I know that debug symbols add significant overhead to the program, but the relative performance has always been maintained. I.e. a faster algorithm will always run faster in both debug and optimization builds.

Any idea why I'm seeing this behavior?

Debug version is compiled with "-g3 -pg". Optimized version with "-O3".

Optimized no threading:        0m4.864s
Optimized threading:           0m2.075s

Debug no threading:            0m30.351s
Debug threading:               0m39.860s
Debug threading after "strip": 0m39.767s

Debug no threading (no-pg):    0m10.428s
Debug threading (no-pg):       0m4.045s

This convinces me that "-g3" is not to blame for the odd performance delta, but that it's rather the "-pg" switch. It's likely that the "-pg" option adds some sort of locking mechanism to measure thread performance.

Since "-pg" is broken on threaded applications anyway, I'll just remove it.

回答1:

What do you get without the -pg flag? That's not debugging symbols (which don't affect the code generation), that's for profiling (which does).

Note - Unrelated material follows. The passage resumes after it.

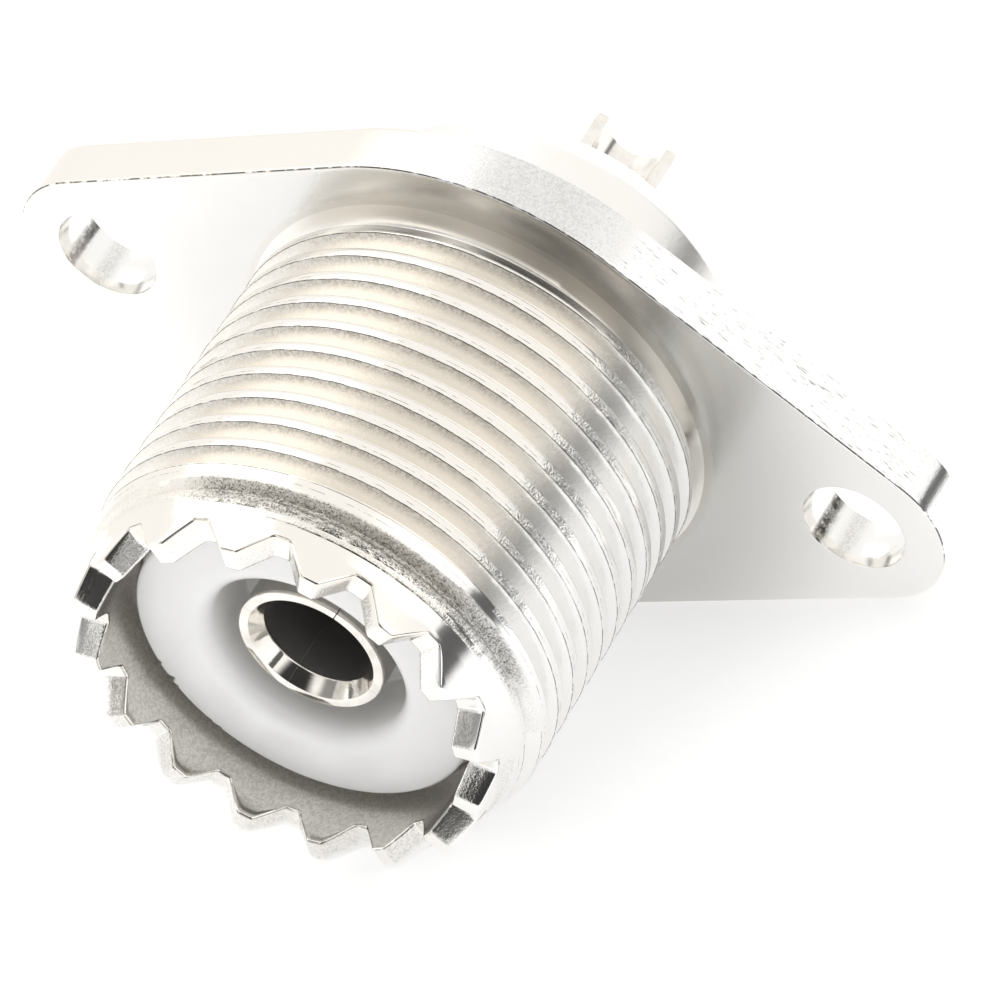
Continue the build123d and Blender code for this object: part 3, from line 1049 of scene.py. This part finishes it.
def makeContact():
    s = contactSizes
    front, bore, cup, tail, wide = (s[name] for name in ("front", "boreRadius", "cupRadius", "tailRadius", "radius"))
    tailEnd, seat, soft = s["tailEnd"], s["seat"], 0.05
    floorHeight, cupTop, sinkEnd = front - s["boreDepth"], tailEnd + s["cupDepth"], front - s["countersink"]
    profile = [(0.0, cupTop), (cup - 0.1, cupTop), (cup, cupTop - 0.1), (cup, tailEnd + soft), (cup + 0.04, tailEnd),
               (tail - 0.18, tailEnd)]
    profile += arcPoints(tail - 0.14, tailEnd + 0.14, 0.14, -90, 0, 4)
    profile += [(tail, seat - 0.02), (tail, seat), (wide - soft, seat), (wide, seat + soft), (wide, front - 0.15)]
    profile += arcPoints(wide - soft, front - soft, soft, 0, 90, 4)
    profile += [(s["lipRadius"] + 0.06, front)]
    profile += arcPoints(s["lipRadius"] + soft, front - soft, soft, 90, 150, 3)
    profile += [(bore + 0.03, sinkEnd + 0.04), (bore + 0.008, sinkEnd + 0.01), (bore, sinkEnd - 0.03),
                (bore, floorHeight), (0.0, floorHeight - s["point"])]
    angles = evenAngles(s["columns"], math.radians(s["slotTurn"] + 180.0 / s["columns"]))
    body = bmesh.new()
    # a ring of no radius is one point
    rings = [addRing(body, radius, height, angles if radius else angles[:1]) for radius, height in profile]
    for lower, upper in zip(rings, rings[1:]):
        addBand(body, lower, upper)
    bmesh.ops.recalc_face_normals(body, faces=body.faces)
    thing = solidObject("centreContact", body)
    # the tines are pressed together in front, so the saw cuts are all but shut there
    cutters = []
    for k, mouth in enumerate(s["slotMouths"]):
        for width, low, high in ((s["slotWidth"], front - s["slotLength"], s["slotShut"]),
                                 (mouth, s["slotShut"] - 0.05, front + 0.01)):
            low, high = (0.5, -width / 2, low), (wide + 1, width / 2, high)
            cutters.append(boxObject("slot", low, high, s["slotTurn"] + 90 * k))
    cutters.append(boxObject("opening", (-3, 0, tailEnd - 1), (3, 3, tailEnd + s["cupOpen"]), s["cupTurn"] - 90))
    cutAway(thing, cutters)
    return thing


contact = makeContact()
contact.data.materials.clear()
contact.data.materials.append(polishedNickel)
shadeByAngle(contact, 30)
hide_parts("centre_contact")
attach(contact, "root")
print("contact done", len(contact.data.polygons))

It's quite plausible that profiling in a multithreaded process requires additional locking which slows the multithreaded version down, even to the point of making it slower than the non-multithreaded version.



回答2:

You are talking about two different things here. Debug symbols and compiler optimization. If you use the strongest optimization settings the compiler has to offer, you do so at the consequence of losing symbols that are useful in debugging.

Your application is not running slower due to debugging symbols, its running slower because of less optimization done by the compiler.

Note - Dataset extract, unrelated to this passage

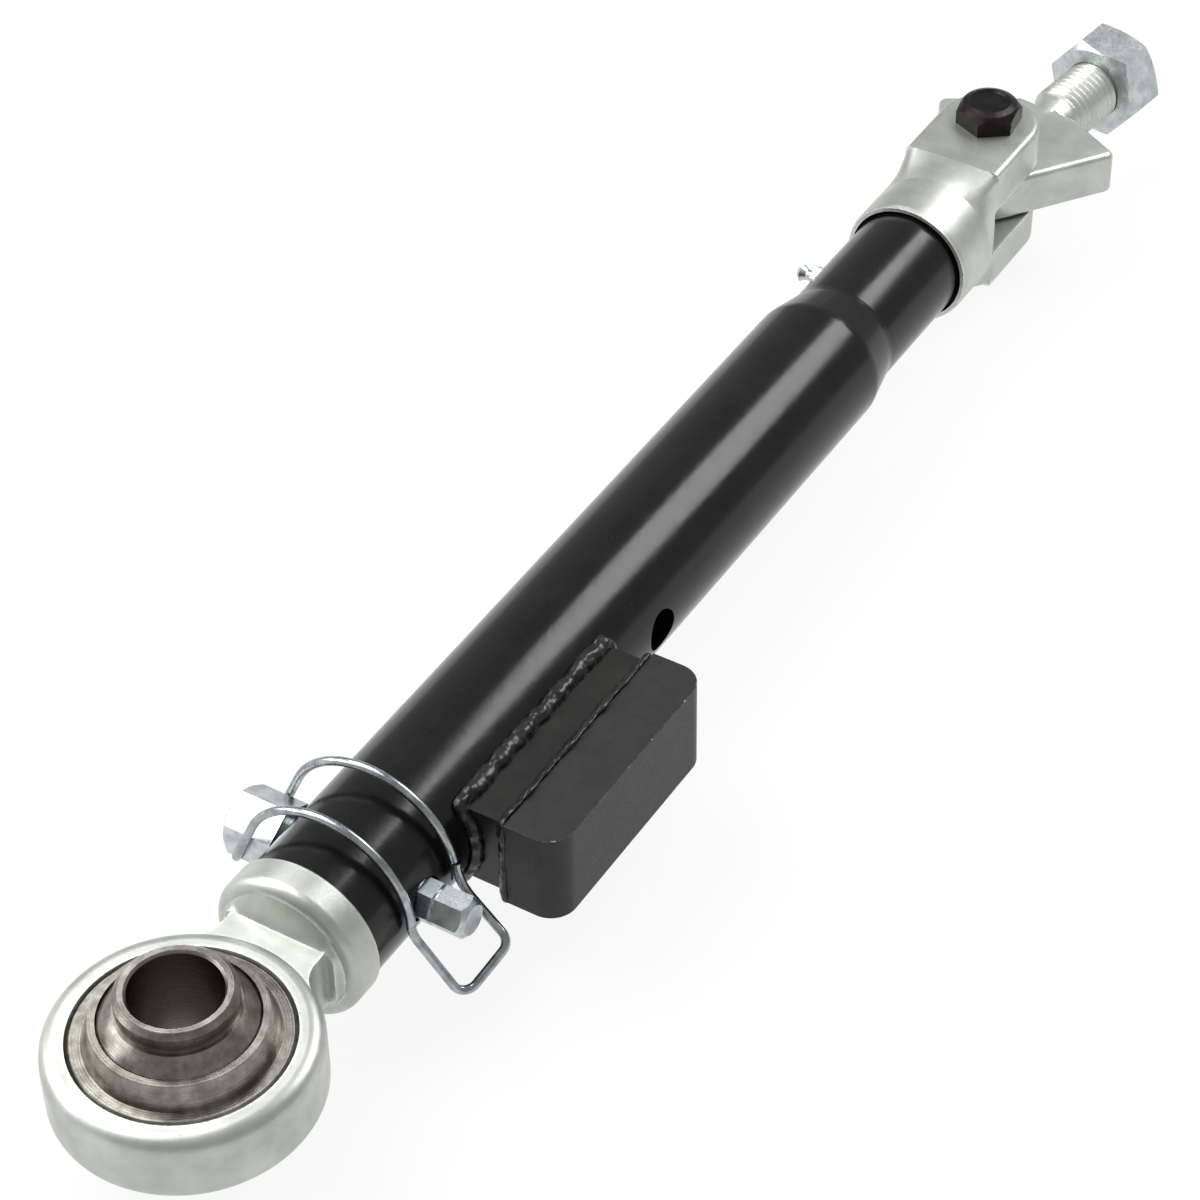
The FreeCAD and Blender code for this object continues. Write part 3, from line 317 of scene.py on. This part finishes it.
def lumpy_welds():
    """The weld beads laid by hand: uneven, with drops, under the tube's enamel."""
    piece = welded_copy("weld_beads", "hand_welds")
    modify(piece, "REMESH", mode="VOXEL", voxel_size=0.5 * MM)
    ripple = bpy.data.textures.new("weld_ripple", "CLOUDS")
    ripple.noise_scale = 5 * MM
    ripple.noise_depth = 2
    modify(piece, "DISPLACE", texture=ripple, texture_coords="LOCAL",
           strength=2.2 * MM, mid_level=0.5)
    modify(piece, "SMOOTH", factor=0.5, iterations=5)
    bpy.ops.object.shade_smooth()
    only_finish(piece, "weld_paint")
    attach(piece, "tube")
    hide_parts("weld_beads")


def moved(piece, matrix):
    """The piece's mesh taken through the matrix, with its object left at the origin."""
    select_only(piece)
    piece.matrix_world = matrix
    bpy.ops.object.transform_apply(location=True, rotation=True, scale=True)


def thread_groove():
    """A V-shaped groove wound about X, a little longer than the thread and proud of the stud."""
    turns = math.ceil((STUD_LENGTH - THREAD_START) / THREAD_PITCH) + 2
    start = THREAD_START - GROOVE_LEAD * THREAD_PITCH
    height = THREAD_DEPTH + GROOVE_PROUD
    middle = STUD_RADIUS + GROOVE_PROUD - height / 2
    bpy.ops.object.select_all(action="DESELECT")
    bpy.ops.mesh.primitive_plane_add(
        size=1, rotation=(math.pi / 2, 0, 0), location=(start, 0, middle))
    groove = bpy.context.object
    groove.scale = (GROOVE_MOUTH * THREAD_PITCH, height, 1)
    bpy.ops.object.transform_apply(location=True, rotation=True, scale=True)
    bpy.ops.object.mode_set(mode="EDIT")
    bpy.ops.mesh.delete(type="ONLY_FACE")
    bpy.ops.mesh.select_all(action="DESELECT")
    bpy.ops.object.mode_set(mode="OBJECT")
    for vertex in groove.data.vertices:
        vertex.select = vertex.co.z < middle
    bpy.ops.object.mode_set(mode="EDIT")
    bpy.ops.transform.resize(value=(GROOVE_ROOT, 1, 1), center_override=(start, 0, 0))
    bpy.ops.object.mode_set(mode="OBJECT")
    modify(groove, "SCREW", axis="X", angle=2 * math.pi, screw_offset=THREAD_PITCH,
           iterations=turns, steps=GROOVE_STEPS, render_steps=GROOVE_STEPS,
           use_merge_vertices=False)
    bpy.ops.object.mode_set(mode="EDIT")
    bpy.ops.mesh.select_all(action="SELECT")
    bpy.ops.mesh.fill_holes(sides=4)
    bpy.ops.mesh.select_all(action="SELECT")
    bpy.ops.mesh.remove_doubles(threshold=0.001 * MM)
    bpy.ops.mesh.normals_make_consistent(inside=False)
    bpy.ops.object.mode_set(mode="OBJECT")
    return groove


def threaded_stud():
    """The arm with the M24 thread cut into its stud."""
    arm = welded_copy("swing_arm", "threaded_arm")
    moved(arm, ARM_PLACE.inverted())
    groove = thread_groove()
    modify(arm, "BOOLEAN", operation="DIFFERENCE", solver="EXACT", object=groove)
    bpy.data.objects.remove(groove)
    moved(arm, ARM_PLACE)
    bpy.ops.object.shade_smooth_by_angle(angle=THREAD_SMOOTH_ANGLE)
    only_finish(arm, "forging_zinc")
    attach(arm, "arm")
    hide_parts("swing_arm")


# ---------- Floor, light and camera ----------
def backdrop():
    """A pale floor that the camera and the metal see as nearly white, and a white world."""
    seen_as_white, gap_under = 0.9, 0.5 * MM
    bpy.ops.object.select_all(action="DESELECT")
    bpy.ops.mesh.primitive_plane_add(
        size=12, location=(PART_MIDDLE.x, 0, LOWEST - gap_under))
    floor = bpy.context.object
    floor.name = "floor"
    material, tree, shader, _ = finish("pale_floor", "#e8e8e8", 0.9)
    path = add(tree, "LightPath").outputs
    seen = larger(tree, path["Is Camera Ray"], path["Is Glossy Ray"])
    seen = larger(tree, seen, path["Is Transmission Ray"])
    white = add(tree, "Emission", Color=linear("#ffffff"), Strength=1.0).outputs["Emission"]
    blend = add(tree, "MixShader", i0=times(tree, seen, seen_as_white),
                i1=shader.outputs["BSDF"], i2=white)
    tree.links.new(blend.outputs["Shader"], tree.nodes["Material Output"].inputs["Surface"])
    floor.data.materials.append(material)
    world = bpy.data.worlds.new("studio")
    bpy.context.scene.world = world
    world.use_nodes = True
    background = world.node_tree.nodes["Background"]
    background.inputs["Color"].default_value = linear("#ffffff")
    background.inputs["Strength"].default_value = 0.46


def softbox(name, place, target, width, height, watts):
    """A rectangular lamp at the place, turned to the target."""
    lamp = bpy.data.lights.new(name, "AREA")
    lamp.shape = "RECTANGLE"
    lamp.size = width
    lamp.size_y = height
    lamp.energy = watts
    box = bpy.data.objects.new(name, lamp)
    bpy.context.collection.objects.link(box)
    box.location = place
    box.rotation_euler = (Vector(target) - Vector(place)).to_track_quat("-Z", "Y").to_euler()


def photo_camera():
    """The camera at the photograph's place, matched on the tube, the ball's bore and the stud."""
    camera = bpy.data.objects.new("camera", bpy.data.cameras.new("camera"))
    bpy.context.collection.objects.link(camera)
    place = Vector((-0.510446, -0.466992, 0.793122))
    right = Vector((0.52141, -0.85319, -0.01386)).normalized()
    back = -Vector((0.62862, 0.39505, -0.66991)).normalized()
    turn = Matrix((right, back.cross(right), back)).transposed().to_4x4()
    camera.matrix_world = Matrix.Translation(place) @ turn
    camera.data.lens = 106.29
    camera.data.sensor_width = 36
    bpy.context.scene.camera = camera


lay_finishes()
lumpy_welds()
threaded_stud()

backdrop()
# The tube mirrors this side to the camera, along its top
MIRROR_SIDE = 1.1 * Vector((0.66, -0.27, 0.70))
softbox("tube_highlight", place=TUBE_MIDDLE + MIRROR_SIDE, target=TUBE_MIDDLE,
        width=0.5, height=0.5, watts=6.5)
softbox("overhead", place=(0.1, 0.7, 1.2), target=PART_MIDDLE,
        width=1.2, height=0.8, watts=17)
softbox("left_side", place=(-0.3, 0.9, 0.45), target=(0.1, 0, 0),
        width=0.8, height=0.5, watts=5)
photo_camera()

bpy.context.scene.view_settings.view_transform = "Standard"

Debugging symbols are not 'overhead' beyond the fact that they occupy more disk space. Code compiled at maximum optimization (-O3) should not be adding debug symbols. That's a flag that you would set when you have no need for said symbols.

If you need debugging symbols, you gain them at the expense of losing compiler optimization. However, once again, this is not 'overhead', its just the absence of compiler optimization.



回答3:

Is the profile code inserting instrumentation calls in enough functions to hurt you?
If you single-step at the assembly language level, you'll find out pretty quick.



回答4:

Multithreaded code execution time is not always measured as expected by gprof. You should time your code with an other timer in addition to gprof to see the difference.

My example: Running LULESH CORAL benchmark on a 2NUMA nodes INTEL sandy bridge (8 cores + 8 cores) with size -s 50 and 20 iterations -i, compile with gcc 6.3.0, -O3, I have:

With 1 thread running: ~3,7 without -pg and ~3,8 with it, but according to gprof analysis the code has ran only for 3,5.

WIth 16 threads running: ~0,6 without -pg and ~0,8 with it, but according to gprof analysis the code has ran for ~4,5 ...

The time in bold has been measured gettimeofday, outside the parallel region (start and end of main function).

Therefore, maybe if you would have measure your application time the same way, you would have seen the same speeduo with and without -pg. It is just the gprof measure which is wrong in parallel. In LULESH openmp version either way.